How has children’s relationship with nature changed?
Guy: As the world has got bigger and communities have expanded, we’ve lost local connections, and that childhood of unsupervised loitering and roaming. Research shows that positive lifelong connections to nature are formed when children have unlimited access to one place over a long period of time.
Alice: Nature is our world. If children are connected to the natural world while growing up, they will be able to make responsible decisions about the environment as adults.
How does Leaves of Green connect people and nature?
Alice: People need beautiful places on their doorsteps, not a car-drive away. Many children do not have gardens, so school grounds and community spaces are essential for providing that. We design and build outdoor spaces where people can access and connect with nature every day.
How did it all start?
Guy: I studied art and architecture, and placemaking – enhancing the unique cultural, aesthetic and ecological qualities of places. In the 1990s I began advising schools on which trees to plant in their grounds. I’d come from a private education background set in a backdrop of ancient landscapes and mature gardens, and was shocked to find a whole education sector with just tarmac and grass. The best setting for academic learning is a backdrop of diverse deciduous and coniferous trees, yet school grounds are the most undeveloped part of the British landscape, when they should be the most wondrous.
What are your designs like?
Guy: We use a lot of regenerative agriculture techniques and strategies. We start with very low maintenance schemes, creating a backdrop of shelterbelts and treescapes, and afterwards we begin to incorporate other elements. Eventually, the culture changes and natural gardeners emerge. The best system for food production is the forest garden – a multilayered 21st century orchard - on a large scale. This is known as agroforestry. Essentially, it’s mixing canopy trees with currants and other bushes, herbaceous, annuals, roots, edible leaves and climbers in a balanced system. Most schools have a field that is often only accessible for three months of the year. Our designs add all-year pathways punctuated with outdoor learning environments, natural play space, woodland, coppice, art, etc. Children will spontaneously play and learn where there is a natural sense of place.
Is your aim social change, as well as ecological?
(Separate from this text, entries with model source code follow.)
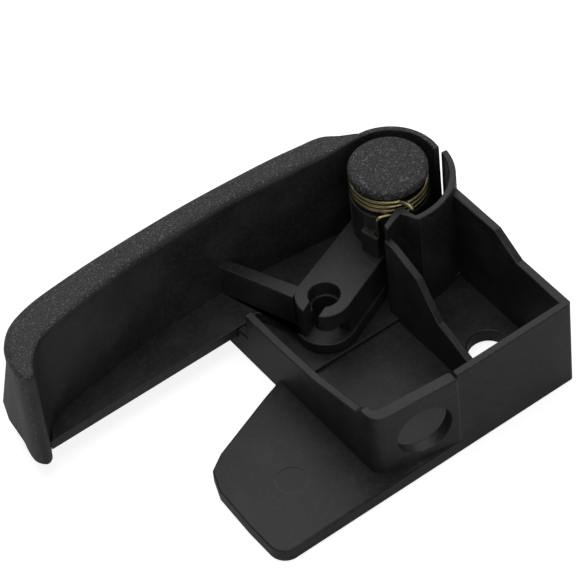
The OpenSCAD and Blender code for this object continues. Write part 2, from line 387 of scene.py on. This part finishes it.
def turned(profile, steps):
    """A closed solid of revolution round the pivot axis from (r, z) points in mm."""
    work = bmesh.new()
    points = [work.verts.new((r * MM, 0, z * MM)) for r, z in profile]
    edges = [work.edges.new(pair) for pair in zip(points, points[1:])]
    bmesh.ops.spin(
        work, geom=points + edges, axis=(0, 0, 1), cent=(0, 0, 0), angle=2 * pi, steps=steps, use_merge=True
    )
    bmesh.ops.remove_doubles(work, verts=work.verts, dist=0.001 * MM)
    bmesh.ops.recalc_face_normals(work, faces=work.faces)
    for face in work.faces:
        face.smooth = True
    return work


def arc(r, z, radius, start, end, steps):
    """Points of an arc in the profile plane, angles in degrees."""
    turns = [radians(start + (end - start) * k / steps) for k in range(steps + 1)]
    return [(r + radius * cos(a), z + radius * sin(a)) for a in turns]


profile = [
    (0, pin_low.z),
    (shank_r - shank_chamfer, pin_low.z),
    (shank_r, pin_low.z + shank_chamfer),
    (shank_r, head_under),
]
profile += arc(head_r - under_r, head_under + under_r, under_r, -90, 0, 3)
profile += arc(head_r - edge_r, head_top - dome - edge_r, edge_r, 0, 82, 7)
for k in range(1, dome_steps + 1):
    outwards = 1 - k / dome_steps
    profile.append((head_r * outwards * 0.88, head_top - dome * outwards**2 * 0.9))
coarse_black = grained_plastic("coarse_black", size_mm=0.6, depth_mm=0.25)
pin_mesh = mesh_from(turned(profile, 96), "pivot_pin")
pin = new_piece("pin_with_head", pin_mesh, "base", "pin_plastic", coarse_black)
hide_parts("pivot_pin")

# Torsion spring
# Yellow-plated spring wire wound in close coils on the hub's neck. One end is
# bent down into the lever's lug, the other hooks into the shroud's notch.

wire_r = 0.58
coil_r = 8.2
coil_start = radians(-110)
coil_pitch = 2 * wire_r + 0.1
coils = 3
coil_steps = 72
coil_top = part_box("spring")[1].z / MM - wire_r * 1.08
coil_low = coil_top - coils * coil_pitch
lug_leg = Vector((-7.67, -5.6, coil_low))
notch_leg = Vector((-2.1, -10.9, coil_top))
lug_leg_length = Vector((0, 0, 9.8))
notch_leg_length = Vector((0, 0, 5))
last_bit = 0.03
ZINC = (0.48, 0.39, 0.20, 1)
DULL_ZINC = (0.32, 0.27, 0.17, 1)


def plated_wire():
    """Yellow zinc on drawn wire, duller in patches."""
    finish = Finish("yellow_zinc")
    patches = finish.noise(size_mm=1.6)
    return finish.show(
        **{
            "Base Color": finish.blend(finish.step(patches, 0.35, 0.7), ZINC, DULL_ZINC),
            "Metallic": 1.0,
            "Roughness": 0.22 + patches * 0.16,
            "Normal": finish.bump(patches, depth_mm=0.01),
        }
    )


yellow_zinc = plated_wire()


def wire_piece(name, points, body):
    """Round wire along points in mm, as a mesh."""
    curve = bpy.data.curves.new(name, "CURVE")
    curve.dimensions = "3D"
    curve.bevel_depth = wire_r * MM
    curve.bevel_resolution = 4
    curve.use_fill_caps = True
    line = curve.splines.new("POLY")
    line.points.add(len(points) - 1)
    for point, spot in zip(line.points, points):
        point.co = (*(spot * MM), 1)
    holder = bpy.data.objects.new(name, curve)
    mesh = bpy.data.meshes.new_from_object(holder)
    bpy.data.objects.remove(holder)
    for face in mesh.polygons:
        face.use_smooth = True
    mesh.materials.clear()
    piece = in_scene(name, mesh)
    mesh.materials.append(yellow_zinc)
    if body:
        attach(piece, body)
    return piece


def bent(corners, radius, steps=8):
    """A path through corners in mm, each turned into a bend of this radius."""
    path = [corners[0]]
    for before, corner, after in zip(corners, corners[1:], corners[2:]):
        back, on = (before - corner).normalized(), (after - corner).normalized()
        half = (pi - back.angle(on)) / 2
        reach = radius * tan(half)
        start, end = corner + back * reach, corner + on * reach
        for k in range(steps + 1):
            t = k / steps
            path.append(start * (1 - t) ** 2 + corner * 2 * t * (1 - t) + end * t**2)
    return path + [corners[-1]]


def coil_point(turns):
    """The middle of the wire after so many turns up from the low end."""
    a = coil_start + 2 * pi * turns
    return Vector((coil_r * cos(a), coil_r * sin(a), coil_low + coil_pitch * turns))


winding = [coil_point(k / coil_steps) for k in range(coils * coil_steps + 1)]
coil_piece = wire_piece("spring_coils", winding, None)
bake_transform(coil_piece)
wire_piece(
    "spring_leg_at_lug",
    bent([coil_point(last_bit), coil_point(0), lug_leg, lug_leg - lug_leg_length], 1.0),
    "pull",
)
wire_piece(
    "spring_leg_in_notch",
    bent([coil_point(coils - last_bit), coil_point(coils), notch_leg, notch_leg - notch_leg_length], 0.8),
    "base",
)
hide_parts("spring")

# Floor, light and camera
# The handle lies on its mounting face on a white sheet under broad soft boxes,
# and is seen from above its cable box, as in the product picture.

floor_half = 4
floor_z = -0.0002
WHITE = (1, 1, 1, 1)
PAPER = (0.55, 0.55, 0.55, 1)


def white_floor():
    """White paper that shows a pale shadow."""
    finish = Finish("white_floor")
    seen = finish.add("ShaderNodeLightPath", output="Is Camera Ray")
    mirrored = finish.add("ShaderNodeLightPath", output="Is Glossy Ray")
    paper = finish.add("ShaderNodeBsdfDiffuse", {}, {"Color": PAPER})
    glow = finish.add("ShaderNodeEmission", {}, {"Color": WHITE, "Strength": 0.82 * seen + 0.1 * mirrored})
    both = finish.add("ShaderNodeAddShader", {}, {0: paper, 1: glow})
    finish.add("ShaderNodeOutputMaterial", {}, {"Surface": both})
    return finish.material


work = bmesh.new()
bmesh.ops.create_grid(work, x_segments=1, y_segments=1, size=floor_half)
bmesh.ops.translate(work, verts=work.verts, vec=(0, 0, floor_z))
floor = in_scene("floor", mesh_from(work, "floor"))
floor.data.materials.append(white_floor())

world = bpy.data.worlds.new("studio")
bpy.context.scene.world = world
world.use_nodes = True
sky = world.node_tree.nodes["Background"].inputs
sky["Color"].default_value = WHITE
sky["Strength"].default_value = 0.16

lit_spot = Vector((-0.04, -0.01, 0.01))


def soft_box(name, bearing, height, distance, size, power):
    """A square soft light that looks at the handle from a compass bearing."""
    lamp = bpy.data.lights.new(name, "AREA")
    lamp.shape = "SQUARE"
    lamp.size = size
    lamp.energy = power
    holder = in_scene(name, lamp)
    a, b = radians(bearing), radians(height)
    outwards = Vector((sin(a) * cos(b), cos(a) * cos(b), sin(b)))
    holder.location = lit_spot + outwards * distance
    holder.rotation_euler = (-outwards).to_track_quat("-Z", "Y").to_euler()


soft_box("overhead_box", bearing=250, height=80, distance=1.0, size=0.5, power=1.8)
soft_box("back_box", bearing=31, height=50, distance=1.0, size=1.0, power=3.9)
soft_box("front_box", bearing=190, height=35, distance=1.0, size=0.8, power=1.8)

# The view was worked out from circles and straight edges in the picture
bearing = radians(31.505)
elevation = radians(48.128)
roll = radians(6.992)
focal_px = 3400.0
image_px = 577.0
middle_px = image_px / 2
origin_px = (396.550, 271.023)
origin_distance = 0.751463

forward = Vector((sin(bearing) * cos(elevation), cos(bearing) * cos(elevation), -sin(elevation)))
level_right = Vector((cos(bearing), -sin(bearing), 0))
level_up = level_right.cross(forward)
right = level_right * cos(roll) - level_up * sin(roll)
up = level_right * sin(roll) + level_up * cos(roll)
right_of_middle = (origin_px[0] - middle_px) / focal_px
below_middle = (origin_px[1] - middle_px) / focal_px
to_origin = forward + right * right_of_middle - up * below_middle
camera_data = bpy.data.cameras.new("camera")
camera_data.sensor_width = 36
camera_data.lens = focal_px / image_px * camera_data.sensor_width
camera_data.clip_start = 0.05
camera = in_scene("camera", camera_data)
turn = Matrix((right, up, -forward)).transposed()
camera.matrix_world = Matrix.Translation(-to_origin * origin_distance) @ turn.to_4x4()
bpy.context.scene.camera = camera
bpy.context.scene.view_settings.view_transform = "Standard"
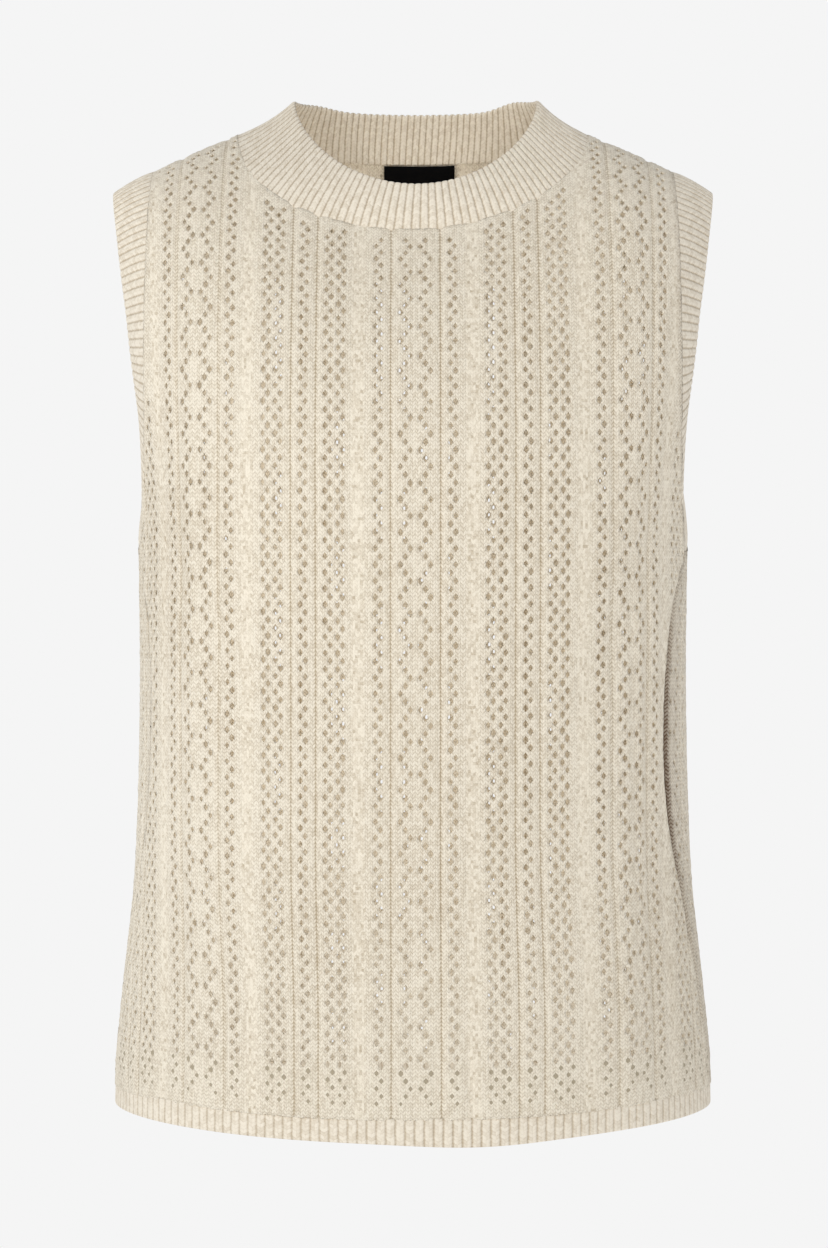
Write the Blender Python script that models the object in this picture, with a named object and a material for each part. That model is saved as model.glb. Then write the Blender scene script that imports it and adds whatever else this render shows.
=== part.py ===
"""A sleeveless knit top in the shape it has when worn: hollow, filled out, with nothing inside it.

Its pieces are a front and a back panel of lace knit, a ribbed neckband, two ribbed armhole bands, a
ribbed hem below each panel and a blank woven label. Sizes are in millimetres, and become metres when a mesh
is made. +Z is up and the front faces -Y. The origin is on the centre line at the height of the shoulders,
where the top is held. Left and right are as seen from the front.
"""

import math

import bmesh
import bpy
import numpy as np

COLLECTION = "sleeveless_knit_top"
MILLIMETRE = 0.001
CREAM = (0.80, 0.72, 0.59)
SHADED_CREAM = (0.76, 0.69, 0.56)
BLACK = (0.015, 0.015, 0.017)
KNIT_ROUGHNESS = 0.85
RIB_ROUGHNESS = 0.82
LABEL_ROUGHNESS = 0.6
SHARP_ANGLE = 50  # edges that turn more than this many degrees stay sharp

# Cloth and seams
PANEL_WALL = 1.8
BAND_WALL = 2.0
LABEL_WALL = 1.0
SEAM_GAP = 0.3
RIB_HEIGHT = 0.7
GROOVE_DEPTH = 0.6
GROOVE_HALF_WIDTH = 1.6

# Heights
HEM_SEAM = -520.0
HEM_EDGE = -532.0
HEM_RISE = 5.5  # how much higher the hem runs at the sides than at the centre
UNDERARM = -219.0
CHEST_TOP = -180.0  # above it the front and back lean together towards the shoulder line
NECK_SIDE = 13.4  # where the neck seam meets the shoulder seam

# Neck and shoulders
NECK_HALF_WIDTH = 97.0
NECK_FRONT_DROP = 61.0
NECK_FRONT_SHIFT = 2.8  # how far to the left the lowest part of the front neck seam lies
NECK_BACK_DROP = 7.5
SHOULDER_SLOPE = 0.442
SHOULDER_ROUND_X = 118.0  # from here outwards the shoulder is round across its seam
ARMHOLE_X = 144.5  # the armhole seam stands at this distance from the centre line
ARMHOLE_CURVE = 75.0  # the height above the underarm over which the armhole seam curves
STRAIGHT_X = 118.0  # columns of stitches run straight up the front and back as far out as this
FRONT_LEAN = (0.886, 0.95)  # how steeply each side leans in at the centre line, and how that grows outwards
BACK_LEAN = (0.394, 0.09)

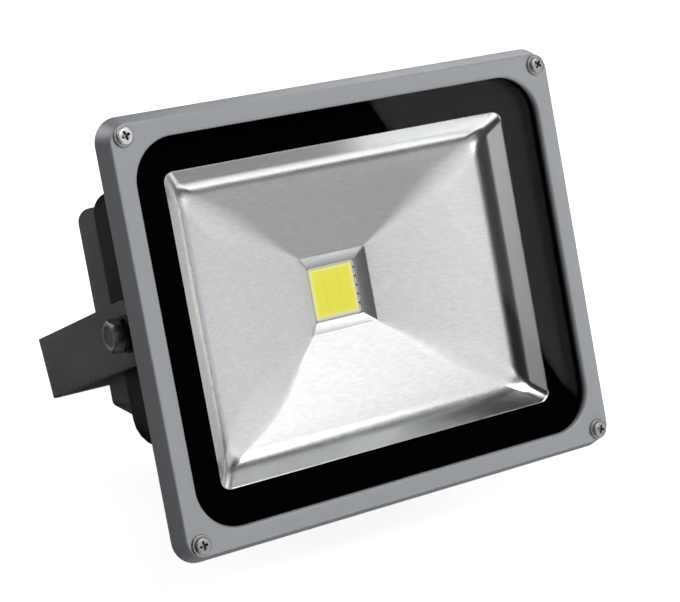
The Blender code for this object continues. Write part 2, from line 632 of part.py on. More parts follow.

Guy: It’s about people coming together and participating in a shared endeavour. The attractive landscape created is often superseded by benefits hidden at the outset – better behaviour, character development, risk-taking, working together.
Alice: We recently did a survey on school grounds development, and the main benefits that headteachers listed were an improvement in behaviour and learning ability. Schools can actually use the landscape as an incentive to change behaviour, too. For example, we worked with one that zoned its grounds – there was an area of tunnels and mounds where the children couldn’t be seen, so if children misbehaved they were relegated to zone one, which was the playground. It had a big impact on behaviour.
Can children, locals and farmers get involved?
Alice: Yes, they do. Farmers often have the equipment or know-how, and among the parents and wider community, there are usually all kinds of skills. Mountains can be moved in a day if you organise people well. We’ve worked with many secondary schools, where young people have played an important part in design and construction. It is vital to nurture the students’ skills.
Guy: The most positive projects are the ones that are inclusive and involve children and young people. We all want our immediate environment to look good, and children feel strongly about this too. The schools that make these changes involving their communities end up with an inner glow where everyone feels part of something.
You’re writing a book for schools – what is it about?
Alice: It’s impossible for us to get around all 32,000 UK schools, so we’re working on a 500-page manual to guide schools through the design, philosophy and ‘how to’ of developing their grounds. We want to empower schools and create a generation of children who are more positively attuned to nature and environmental responsibilities. About a fifth has been written, and we’re now looking for funding to finish and publish it. If anyone is interested in helping, please email firstname.lastname@example.org.
What's the dream?
Guy: A worldwide network archipelago of ‘school gardens of Eden’! If communities got together, we could have paradise on Earth.
Alice, you’re part of the new CLA Women’s Network – what do you envisage it will do?
Alice: It’s early days. We’re looking to increase the profile and voice of women CLA members, to encourage networking, mentoring and professional development among us through a mix of face-to-face events and online contact. Groups will be regional and have local priorities, while connecting nationally.
What can happen when women come together?
Alice: It’s important for inspiration and nourishment, to share our insights and experiences, hear new ways of tackling challenges, and support each other. It could start collaborations between individuals and businesses too. Women sometimes just need more confidence. They often have a good business mindset, and can be inclusive, caring, intuitive, creative problem-solvers. But the feminine perspective has often been missing from decision-making. It’s time for feminine energy to create a balance alongside masculine energy.
How can rural businesses tackle big issues?
Alice: When people talk to each other, they begin to understand what the needs of their communities might be, and it starts to open up possibilities. People are the key – they have so many good ideas, it’s about harnessing their energy.